Every line of the material below must be repeated exactly.
— Begin —
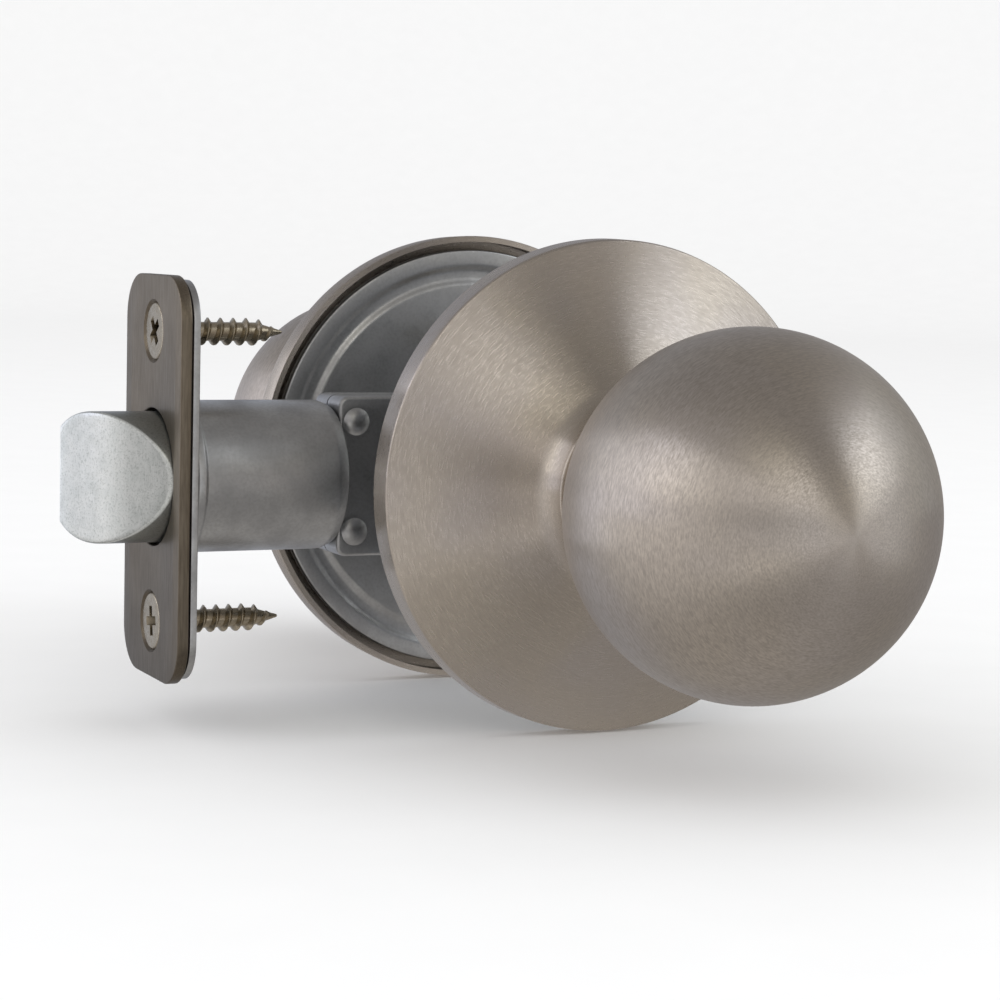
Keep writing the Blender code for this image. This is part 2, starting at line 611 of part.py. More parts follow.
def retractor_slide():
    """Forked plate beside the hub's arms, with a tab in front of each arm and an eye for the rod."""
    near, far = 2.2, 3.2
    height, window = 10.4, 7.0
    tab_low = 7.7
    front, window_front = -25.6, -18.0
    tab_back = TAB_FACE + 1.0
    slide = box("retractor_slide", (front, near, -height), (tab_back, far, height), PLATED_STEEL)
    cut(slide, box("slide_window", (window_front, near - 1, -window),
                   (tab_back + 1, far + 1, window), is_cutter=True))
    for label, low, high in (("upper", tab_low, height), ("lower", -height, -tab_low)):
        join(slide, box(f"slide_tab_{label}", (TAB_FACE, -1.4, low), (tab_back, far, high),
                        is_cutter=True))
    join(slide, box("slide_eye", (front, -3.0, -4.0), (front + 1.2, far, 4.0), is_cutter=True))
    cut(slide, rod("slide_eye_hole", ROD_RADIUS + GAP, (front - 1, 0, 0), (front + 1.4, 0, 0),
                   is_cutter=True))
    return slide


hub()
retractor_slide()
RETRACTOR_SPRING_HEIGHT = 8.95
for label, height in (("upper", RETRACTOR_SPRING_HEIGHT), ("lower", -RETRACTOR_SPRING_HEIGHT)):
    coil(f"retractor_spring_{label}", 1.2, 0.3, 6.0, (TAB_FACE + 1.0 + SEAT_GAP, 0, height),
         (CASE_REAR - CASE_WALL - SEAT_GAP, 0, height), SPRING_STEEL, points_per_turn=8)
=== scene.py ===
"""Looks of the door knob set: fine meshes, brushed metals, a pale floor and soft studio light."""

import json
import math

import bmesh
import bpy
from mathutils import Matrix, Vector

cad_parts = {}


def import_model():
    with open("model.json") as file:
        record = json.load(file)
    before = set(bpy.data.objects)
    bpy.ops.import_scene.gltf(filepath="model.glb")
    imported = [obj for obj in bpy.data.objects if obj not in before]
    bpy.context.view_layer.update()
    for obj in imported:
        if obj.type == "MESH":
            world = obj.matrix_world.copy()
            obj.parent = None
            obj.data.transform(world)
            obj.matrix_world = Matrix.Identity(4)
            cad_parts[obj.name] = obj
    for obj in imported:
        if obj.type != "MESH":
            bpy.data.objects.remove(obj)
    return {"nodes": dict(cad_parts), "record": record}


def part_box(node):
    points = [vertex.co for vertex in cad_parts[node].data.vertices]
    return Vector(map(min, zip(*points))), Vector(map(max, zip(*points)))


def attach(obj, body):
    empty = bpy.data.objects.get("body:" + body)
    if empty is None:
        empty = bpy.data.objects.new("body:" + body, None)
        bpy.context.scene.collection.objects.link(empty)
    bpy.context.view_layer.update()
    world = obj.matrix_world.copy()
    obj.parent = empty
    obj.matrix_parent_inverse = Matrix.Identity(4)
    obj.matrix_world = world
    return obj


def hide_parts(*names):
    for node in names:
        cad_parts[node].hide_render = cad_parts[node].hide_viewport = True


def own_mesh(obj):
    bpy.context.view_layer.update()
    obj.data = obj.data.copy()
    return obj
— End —
Correct answer -
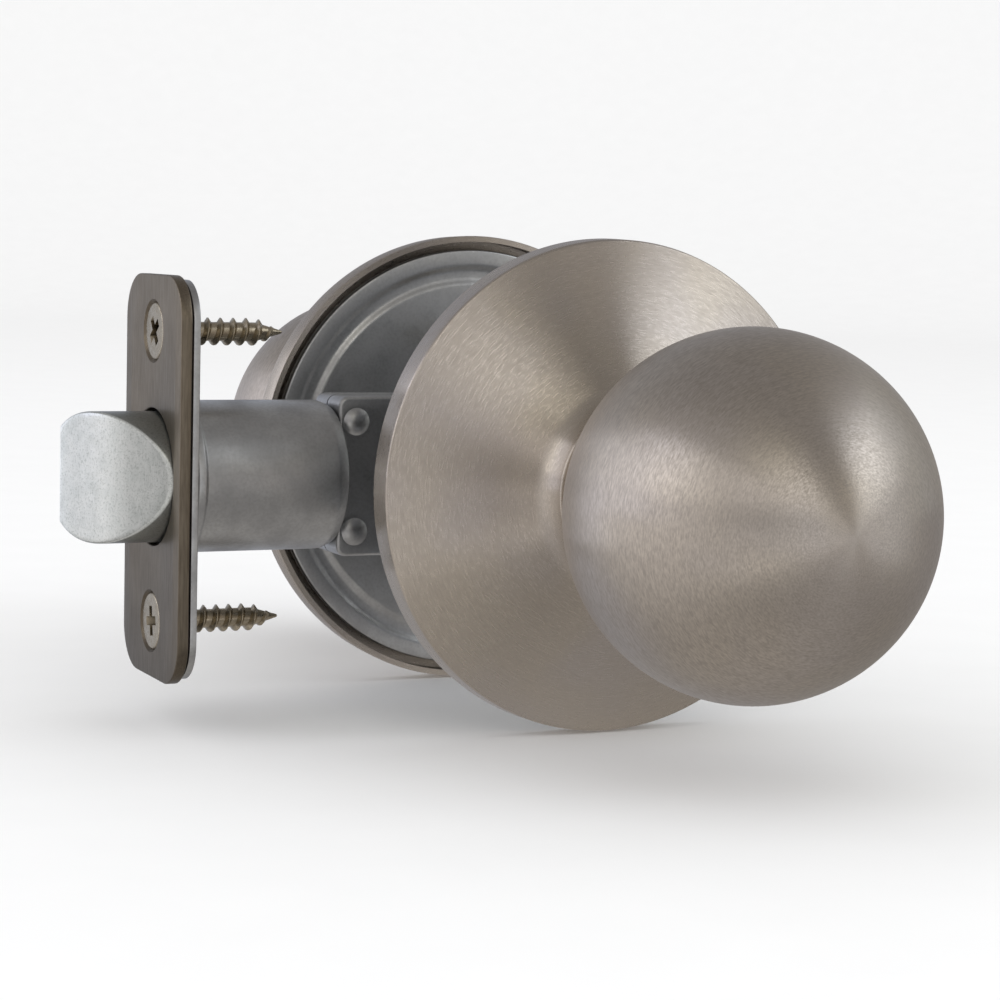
Keep writing the Blender code for this image. This is part 2, starting at line 611 of part.py. More parts follow.
def retractor_slide():
    """Forked plate beside the hub's arms, with a tab in front of each arm and an eye for the rod."""
    near, far = 2.2, 3.2
    height, window = 10.4, 7.0
    tab_low = 7.7
    front, window_front = -25.6, -18.0
    tab_back = TAB_FACE + 1.0
    slide = box("retractor_slide", (front, near, -height), (tab_back, far, height), PLATED_STEEL)
    cut(slide, box("slide_window", (window_front, near - 1, -window),
                   (tab_back + 1, far + 1, window), is_cutter=True))
    for label, low, high in (("upper", tab_low, height), ("lower", -height, -tab_low)):
        join(slide, box(f"slide_tab_{label}", (TAB_FACE, -1.4, low), (tab_back, far, high),
                        is_cutter=True))
    join(slide, box("slide_eye", (front, -3.0, -4.0), (front + 1.2, far, 4.0), is_cutter=True))
    cut(slide, rod("slide_eye_hole", ROD_RADIUS + GAP, (front - 1, 0, 0), (front + 1.4, 0, 0),
                   is_cutter=True))
    return slide


hub()
retractor_slide()
RETRACTOR_SPRING_HEIGHT = 8.95
for label, height in (("upper", RETRACTOR_SPRING_HEIGHT), ("lower", -RETRACTOR_SPRING_HEIGHT)):
    coil(f"retractor_spring_{label}", 1.2, 0.3, 6.0, (TAB_FACE + 1.0 + SEAT_GAP, 0, height),
         (CASE_REAR - CASE_WALL - SEAT_GAP, 0, height), SPRING_STEEL, points_per_turn=8)
=== scene.py ===
"""Looks of the door knob set: fine meshes, brushed metals, a pale floor and soft studio light."""

import json
import math

import bmesh
import bpy
from mathutils import Matrix, Vector

cad_parts = {}


def import_model():
    with open("model.json") as file:
        record = json.load(file)
    before = set(bpy.data.objects)
    bpy.ops.import_scene.gltf(filepath="model.glb")
    imported = [obj for obj in bpy.data.objects if obj not in before]
    bpy.context.view_layer.update()
    for obj in imported:
        if obj.type == "MESH":
            world = obj.matrix_world.copy()
            obj.parent = None
            obj.data.transform(world)
            obj.matrix_world = Matrix.Identity(4)
            cad_parts[obj.name] = obj
    for obj in imported:
        if obj.type != "MESH":
            bpy.data.objects.remove(obj)
    return {"nodes": dict(cad_parts), "record": record}


def part_box(node):
    points = [vertex.co for vertex in cad_parts[node].data.vertices]
    return Vector(map(min, zip(*points))), Vector(map(max, zip(*points)))


def attach(obj, body):
    empty = bpy.data.objects.get("body:" + body)
    if empty is None:
        empty = bpy.data.objects.new("body:" + body, None)
        bpy.context.scene.collection.objects.link(empty)
    bpy.context.view_layer.update()
    world = obj.matrix_world.copy()
    obj.parent = empty
    obj.matrix_parent_inverse = Matrix.Identity(4)
    obj.matrix_world = world
    return obj


def hide_parts(*names):
    for node in names:
        cad_parts[node].hide_render = cad_parts[node].hide_viewport = True


def own_mesh(obj):
    bpy.context.view_layer.update()
    obj.data = obj.data.copy()
    return obj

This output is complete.